TEMPO Interaktif, Jakarta - Jika facebook dan twitter di Mesir dan Indonesia mampu menggerakkan massa, namun itu belum berlaku di beberapa negara Asia Tenggara lainnya. Kontrol pemerintah pun masih cukup kuat membelenggu media baru ini.
Pengamat web politik sosial Singapura Alex Au Waipang mengatakan, masyarakat Singapura tak terlalu banyak menggunakan jejaring sosial twitter untuk mengekspresikan kebebasan berpendapat mereka. Penggunaannya memang hanya untuk bersosialisasi.
"Kebanyakan isinya paling tentang keju terbaru yang paling enak, apa yang sedang in, atau gambar remaja yang sedang berciuman di bus," ujar Alex dalam acara Diskusi dan Workshop tentang Kebebasan Berekspresi di Hotel Santika, Jakarta, Rabu (9/2).
Sedangkan penggunaan blog juga tak terlalu banyak mengubah masyarakat. Hanya terdapat beberapa blog yang isinya lebih memberi warna yang berbeda yakni Temasek Review dan The Online Citizen. Menurut Alex, Pemerintah Singapura mengontrol penggunaan internet cukup ketat.
Alex mengatakan kondisi di Singapura saat ini tidak ada kebutuhan atau 'kelaparan' berita besar untuk menjadi berita alternatif dan tidak ada frustasi besar terhadap kondisi sosial politik.
Berbeda di Singapura, penggunaan facebook dan twitter diakui cukup ampuh sebagai media baru di Indonesia. Ketua AJI Indonesia Nezar Patria menjabarkan beberapa kasus yang jadi gerakan sosial berkat dorongan media jejaring sosial itu.
Dia mencontohkan kasus Prita Mulyasari yang kemudian berhasil di advokasi dengan gerakan Facebook dan Koin untuk Prita. Ada pula kasus Cicak vs Buaya yang melampaui satu juta pendukung dan Indonesia Unite untuk mendukung Indonesia melawan serangan terorisme.

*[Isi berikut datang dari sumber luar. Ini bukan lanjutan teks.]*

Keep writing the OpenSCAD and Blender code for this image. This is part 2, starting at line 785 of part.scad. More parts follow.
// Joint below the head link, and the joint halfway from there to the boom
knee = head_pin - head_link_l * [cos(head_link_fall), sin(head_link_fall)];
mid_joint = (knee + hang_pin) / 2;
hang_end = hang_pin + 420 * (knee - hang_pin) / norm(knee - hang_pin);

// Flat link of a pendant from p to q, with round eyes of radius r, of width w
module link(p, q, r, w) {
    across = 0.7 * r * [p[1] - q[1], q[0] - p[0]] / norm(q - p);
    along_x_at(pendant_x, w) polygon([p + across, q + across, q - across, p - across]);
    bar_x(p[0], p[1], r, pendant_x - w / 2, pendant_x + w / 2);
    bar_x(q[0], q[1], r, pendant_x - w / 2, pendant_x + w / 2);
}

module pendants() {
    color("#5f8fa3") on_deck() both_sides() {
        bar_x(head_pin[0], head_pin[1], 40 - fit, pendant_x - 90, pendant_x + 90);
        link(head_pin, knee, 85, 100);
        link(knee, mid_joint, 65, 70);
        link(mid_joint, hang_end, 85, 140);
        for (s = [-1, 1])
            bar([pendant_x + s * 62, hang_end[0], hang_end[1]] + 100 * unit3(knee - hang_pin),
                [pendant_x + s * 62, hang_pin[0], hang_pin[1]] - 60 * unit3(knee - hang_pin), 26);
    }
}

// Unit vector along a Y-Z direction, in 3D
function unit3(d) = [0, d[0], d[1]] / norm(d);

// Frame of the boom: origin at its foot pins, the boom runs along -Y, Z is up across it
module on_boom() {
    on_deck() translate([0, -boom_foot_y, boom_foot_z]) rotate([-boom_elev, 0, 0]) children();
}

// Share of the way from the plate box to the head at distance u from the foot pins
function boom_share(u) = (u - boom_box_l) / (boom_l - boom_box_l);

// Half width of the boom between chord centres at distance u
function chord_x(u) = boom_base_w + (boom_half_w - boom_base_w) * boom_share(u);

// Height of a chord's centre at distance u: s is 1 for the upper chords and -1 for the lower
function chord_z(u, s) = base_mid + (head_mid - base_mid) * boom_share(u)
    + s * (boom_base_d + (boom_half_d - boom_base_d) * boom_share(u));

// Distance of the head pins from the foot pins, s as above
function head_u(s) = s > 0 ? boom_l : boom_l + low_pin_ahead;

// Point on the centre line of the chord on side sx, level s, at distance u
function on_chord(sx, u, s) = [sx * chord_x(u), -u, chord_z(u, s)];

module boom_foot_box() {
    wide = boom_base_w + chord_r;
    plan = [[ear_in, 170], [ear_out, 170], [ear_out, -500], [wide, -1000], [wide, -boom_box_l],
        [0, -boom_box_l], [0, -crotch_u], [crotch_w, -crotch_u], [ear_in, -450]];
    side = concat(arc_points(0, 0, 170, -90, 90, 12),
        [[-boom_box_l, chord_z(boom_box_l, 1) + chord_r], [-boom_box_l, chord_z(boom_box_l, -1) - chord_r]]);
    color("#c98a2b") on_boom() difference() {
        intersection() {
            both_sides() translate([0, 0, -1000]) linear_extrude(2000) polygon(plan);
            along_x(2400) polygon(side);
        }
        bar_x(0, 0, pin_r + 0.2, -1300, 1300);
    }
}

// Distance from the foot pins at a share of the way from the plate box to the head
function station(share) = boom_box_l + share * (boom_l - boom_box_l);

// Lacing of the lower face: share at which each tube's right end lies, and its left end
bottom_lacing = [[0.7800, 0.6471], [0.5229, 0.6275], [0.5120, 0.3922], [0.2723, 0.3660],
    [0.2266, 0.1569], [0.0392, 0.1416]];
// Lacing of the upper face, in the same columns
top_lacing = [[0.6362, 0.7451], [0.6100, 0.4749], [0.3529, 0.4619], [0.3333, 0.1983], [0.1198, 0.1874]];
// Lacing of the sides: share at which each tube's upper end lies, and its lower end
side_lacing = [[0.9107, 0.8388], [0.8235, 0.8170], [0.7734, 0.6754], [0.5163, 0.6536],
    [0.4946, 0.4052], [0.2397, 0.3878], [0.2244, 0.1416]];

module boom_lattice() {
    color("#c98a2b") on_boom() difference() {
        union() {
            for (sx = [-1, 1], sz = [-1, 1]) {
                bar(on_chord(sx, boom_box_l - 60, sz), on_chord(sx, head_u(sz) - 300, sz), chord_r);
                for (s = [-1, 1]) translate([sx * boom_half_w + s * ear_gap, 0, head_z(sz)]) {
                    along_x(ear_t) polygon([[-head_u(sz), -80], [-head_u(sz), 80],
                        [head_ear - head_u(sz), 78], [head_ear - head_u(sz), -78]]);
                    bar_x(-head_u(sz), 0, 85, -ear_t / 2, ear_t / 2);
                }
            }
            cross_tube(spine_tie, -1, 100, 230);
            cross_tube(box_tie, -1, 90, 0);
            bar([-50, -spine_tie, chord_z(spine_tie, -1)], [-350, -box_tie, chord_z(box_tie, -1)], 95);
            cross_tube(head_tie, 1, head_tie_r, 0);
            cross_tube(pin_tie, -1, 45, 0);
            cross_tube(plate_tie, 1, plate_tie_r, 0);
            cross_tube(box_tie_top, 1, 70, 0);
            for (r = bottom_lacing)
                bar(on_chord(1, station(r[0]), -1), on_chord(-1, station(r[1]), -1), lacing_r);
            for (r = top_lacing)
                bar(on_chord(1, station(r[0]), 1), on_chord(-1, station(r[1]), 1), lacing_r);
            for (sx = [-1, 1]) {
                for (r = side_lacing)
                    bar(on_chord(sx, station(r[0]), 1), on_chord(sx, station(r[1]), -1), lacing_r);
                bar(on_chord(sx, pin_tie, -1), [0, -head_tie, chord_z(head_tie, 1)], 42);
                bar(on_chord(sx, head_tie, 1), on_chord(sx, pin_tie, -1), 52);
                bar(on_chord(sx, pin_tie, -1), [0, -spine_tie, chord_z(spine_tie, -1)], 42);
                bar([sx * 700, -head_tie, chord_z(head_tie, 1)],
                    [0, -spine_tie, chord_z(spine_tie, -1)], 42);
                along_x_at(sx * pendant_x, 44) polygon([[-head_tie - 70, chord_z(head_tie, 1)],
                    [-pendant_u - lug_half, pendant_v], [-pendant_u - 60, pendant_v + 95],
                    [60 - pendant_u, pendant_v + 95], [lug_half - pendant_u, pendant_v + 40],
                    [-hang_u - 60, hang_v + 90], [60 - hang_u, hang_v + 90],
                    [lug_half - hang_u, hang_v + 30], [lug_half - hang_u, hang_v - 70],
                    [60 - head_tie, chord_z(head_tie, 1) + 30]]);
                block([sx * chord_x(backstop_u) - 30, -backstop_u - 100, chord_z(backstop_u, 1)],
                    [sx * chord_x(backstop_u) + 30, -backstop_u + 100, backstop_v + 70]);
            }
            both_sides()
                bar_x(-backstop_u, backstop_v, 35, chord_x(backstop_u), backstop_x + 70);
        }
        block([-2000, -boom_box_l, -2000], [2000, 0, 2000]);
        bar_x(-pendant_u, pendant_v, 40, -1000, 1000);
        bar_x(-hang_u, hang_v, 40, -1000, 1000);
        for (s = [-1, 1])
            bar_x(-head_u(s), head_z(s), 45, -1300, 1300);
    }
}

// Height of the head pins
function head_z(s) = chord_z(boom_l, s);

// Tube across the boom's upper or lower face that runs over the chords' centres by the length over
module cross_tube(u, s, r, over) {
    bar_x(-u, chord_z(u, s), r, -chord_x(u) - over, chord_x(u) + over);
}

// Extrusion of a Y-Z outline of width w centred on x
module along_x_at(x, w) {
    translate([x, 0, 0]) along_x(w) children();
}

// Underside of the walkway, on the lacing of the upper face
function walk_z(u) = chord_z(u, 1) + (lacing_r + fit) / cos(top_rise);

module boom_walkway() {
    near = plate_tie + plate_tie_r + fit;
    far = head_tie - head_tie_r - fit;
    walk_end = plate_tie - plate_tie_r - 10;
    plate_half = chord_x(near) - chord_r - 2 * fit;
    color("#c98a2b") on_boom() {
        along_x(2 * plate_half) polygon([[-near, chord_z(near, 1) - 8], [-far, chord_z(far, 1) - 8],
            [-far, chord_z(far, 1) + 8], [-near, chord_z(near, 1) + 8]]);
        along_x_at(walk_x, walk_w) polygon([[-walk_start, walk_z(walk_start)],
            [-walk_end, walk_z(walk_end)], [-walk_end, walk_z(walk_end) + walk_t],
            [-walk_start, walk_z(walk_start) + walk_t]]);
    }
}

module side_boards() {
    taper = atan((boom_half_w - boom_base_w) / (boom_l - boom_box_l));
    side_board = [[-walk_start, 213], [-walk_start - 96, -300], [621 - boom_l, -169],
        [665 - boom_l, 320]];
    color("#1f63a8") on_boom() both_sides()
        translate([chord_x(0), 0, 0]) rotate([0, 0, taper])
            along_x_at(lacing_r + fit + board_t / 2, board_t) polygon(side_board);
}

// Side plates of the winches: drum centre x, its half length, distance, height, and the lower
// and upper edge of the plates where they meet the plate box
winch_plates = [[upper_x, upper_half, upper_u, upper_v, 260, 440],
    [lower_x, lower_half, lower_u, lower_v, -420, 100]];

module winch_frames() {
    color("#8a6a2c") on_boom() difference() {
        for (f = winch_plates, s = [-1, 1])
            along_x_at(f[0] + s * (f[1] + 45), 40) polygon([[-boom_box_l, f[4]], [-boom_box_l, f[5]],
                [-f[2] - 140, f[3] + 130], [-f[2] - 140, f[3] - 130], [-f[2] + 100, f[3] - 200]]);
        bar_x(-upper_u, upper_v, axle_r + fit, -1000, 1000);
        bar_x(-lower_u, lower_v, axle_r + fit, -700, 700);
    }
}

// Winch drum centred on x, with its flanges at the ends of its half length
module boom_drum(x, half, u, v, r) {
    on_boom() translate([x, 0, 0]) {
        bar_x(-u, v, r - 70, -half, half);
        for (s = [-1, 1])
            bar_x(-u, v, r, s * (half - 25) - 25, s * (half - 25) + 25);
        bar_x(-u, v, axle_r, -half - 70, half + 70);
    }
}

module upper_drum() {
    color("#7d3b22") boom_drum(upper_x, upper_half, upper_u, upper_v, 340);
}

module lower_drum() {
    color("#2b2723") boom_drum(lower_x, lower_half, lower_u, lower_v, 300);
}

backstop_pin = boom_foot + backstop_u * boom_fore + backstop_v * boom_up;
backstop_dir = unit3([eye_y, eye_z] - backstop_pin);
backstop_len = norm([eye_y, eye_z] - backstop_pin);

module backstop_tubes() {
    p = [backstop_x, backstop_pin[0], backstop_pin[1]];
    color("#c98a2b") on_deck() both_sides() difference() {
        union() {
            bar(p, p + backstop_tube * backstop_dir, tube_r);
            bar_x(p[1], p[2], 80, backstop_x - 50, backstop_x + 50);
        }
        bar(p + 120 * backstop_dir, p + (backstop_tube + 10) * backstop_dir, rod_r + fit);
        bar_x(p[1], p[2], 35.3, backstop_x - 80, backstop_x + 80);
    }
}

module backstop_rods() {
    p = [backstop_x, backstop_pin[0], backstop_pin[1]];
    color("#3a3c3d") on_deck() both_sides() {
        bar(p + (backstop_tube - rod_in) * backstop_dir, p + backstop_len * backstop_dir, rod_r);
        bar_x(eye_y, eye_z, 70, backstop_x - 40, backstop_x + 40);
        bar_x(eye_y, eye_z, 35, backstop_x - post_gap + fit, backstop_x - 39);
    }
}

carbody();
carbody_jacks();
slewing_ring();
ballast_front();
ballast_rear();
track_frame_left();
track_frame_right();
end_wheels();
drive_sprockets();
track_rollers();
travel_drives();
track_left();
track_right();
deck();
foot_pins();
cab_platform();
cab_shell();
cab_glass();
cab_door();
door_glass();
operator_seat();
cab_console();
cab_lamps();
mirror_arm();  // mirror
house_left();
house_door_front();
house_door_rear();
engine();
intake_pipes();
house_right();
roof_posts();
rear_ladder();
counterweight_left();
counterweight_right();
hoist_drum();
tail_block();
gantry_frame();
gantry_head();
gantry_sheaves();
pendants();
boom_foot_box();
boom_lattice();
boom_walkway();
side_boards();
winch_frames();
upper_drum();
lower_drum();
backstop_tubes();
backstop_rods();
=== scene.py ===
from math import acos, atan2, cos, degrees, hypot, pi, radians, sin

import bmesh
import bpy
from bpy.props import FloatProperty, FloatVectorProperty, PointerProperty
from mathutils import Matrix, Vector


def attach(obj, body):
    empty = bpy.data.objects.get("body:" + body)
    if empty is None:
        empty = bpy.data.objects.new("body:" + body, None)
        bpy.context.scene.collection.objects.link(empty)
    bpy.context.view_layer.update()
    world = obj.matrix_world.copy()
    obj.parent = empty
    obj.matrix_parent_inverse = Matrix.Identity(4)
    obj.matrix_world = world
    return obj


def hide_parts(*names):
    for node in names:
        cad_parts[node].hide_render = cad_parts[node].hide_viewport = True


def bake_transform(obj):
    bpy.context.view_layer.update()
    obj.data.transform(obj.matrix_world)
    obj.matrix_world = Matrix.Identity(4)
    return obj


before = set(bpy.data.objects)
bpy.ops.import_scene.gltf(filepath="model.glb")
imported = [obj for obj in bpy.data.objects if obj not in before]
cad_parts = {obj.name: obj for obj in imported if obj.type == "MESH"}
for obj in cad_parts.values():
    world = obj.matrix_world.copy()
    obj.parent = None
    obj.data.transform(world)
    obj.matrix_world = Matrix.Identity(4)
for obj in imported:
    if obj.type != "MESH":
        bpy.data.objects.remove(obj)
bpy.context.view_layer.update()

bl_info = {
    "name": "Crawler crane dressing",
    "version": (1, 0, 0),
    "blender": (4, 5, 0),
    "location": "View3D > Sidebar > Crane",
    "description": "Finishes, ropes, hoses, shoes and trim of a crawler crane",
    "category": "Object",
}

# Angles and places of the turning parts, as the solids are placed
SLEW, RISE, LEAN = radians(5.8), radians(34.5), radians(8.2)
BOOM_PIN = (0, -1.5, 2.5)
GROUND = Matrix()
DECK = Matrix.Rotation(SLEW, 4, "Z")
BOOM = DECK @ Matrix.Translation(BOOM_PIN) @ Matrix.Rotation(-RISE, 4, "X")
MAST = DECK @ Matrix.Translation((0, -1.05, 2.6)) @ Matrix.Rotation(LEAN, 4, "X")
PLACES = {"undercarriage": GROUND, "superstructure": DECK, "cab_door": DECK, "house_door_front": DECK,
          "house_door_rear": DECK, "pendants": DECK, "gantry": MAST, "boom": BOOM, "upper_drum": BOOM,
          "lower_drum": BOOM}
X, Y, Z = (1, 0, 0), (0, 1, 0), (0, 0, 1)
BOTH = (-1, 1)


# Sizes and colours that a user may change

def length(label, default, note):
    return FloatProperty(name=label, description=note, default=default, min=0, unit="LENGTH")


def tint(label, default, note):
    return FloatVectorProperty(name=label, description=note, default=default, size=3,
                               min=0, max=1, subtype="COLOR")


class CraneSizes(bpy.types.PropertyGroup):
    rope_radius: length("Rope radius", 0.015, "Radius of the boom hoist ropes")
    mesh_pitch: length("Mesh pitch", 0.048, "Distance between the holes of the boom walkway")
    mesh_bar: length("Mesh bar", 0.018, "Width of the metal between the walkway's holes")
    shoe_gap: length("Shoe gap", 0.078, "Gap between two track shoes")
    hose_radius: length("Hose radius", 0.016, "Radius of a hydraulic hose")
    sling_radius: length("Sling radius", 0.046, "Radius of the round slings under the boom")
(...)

Selain pemakaian jejaring sosial, platform media di Indonesia juga berkembang ke media online.
Di Thailand, penggunaan media baru, internet, masih butuh reformasi. Wakil Ketua Advokasi Media dan Kampanye Reformasi Media Populer Thailand Supinya Klangnarong mengatakan, sebelumnya masyarakat Thailand masih sulit untuk mengekspresikan pendapat. Terutama untuk membicarakan keluarga kerajaan.
Namun saat ini sudah mulai melonggar. Dia juga mengatakan, online sebagai media baru dinilai merusak pemerintah. "Jadi musuh negara," ujar Supinya.
Supinya juga mengatakan, Thailand saat ini masih di persimpangan dan masyarakatnya secara idelogis masih terpolarisasi. Karena itu Pemerintah Thailand harus memutuskan ketentuan untuk penggunaan dan media baru. Thailand bisa meniru model pemerintah Cina atau meniru pemerintah dan media barat. "Sekarang ini peluang untuk bertransformasi" ujarnya.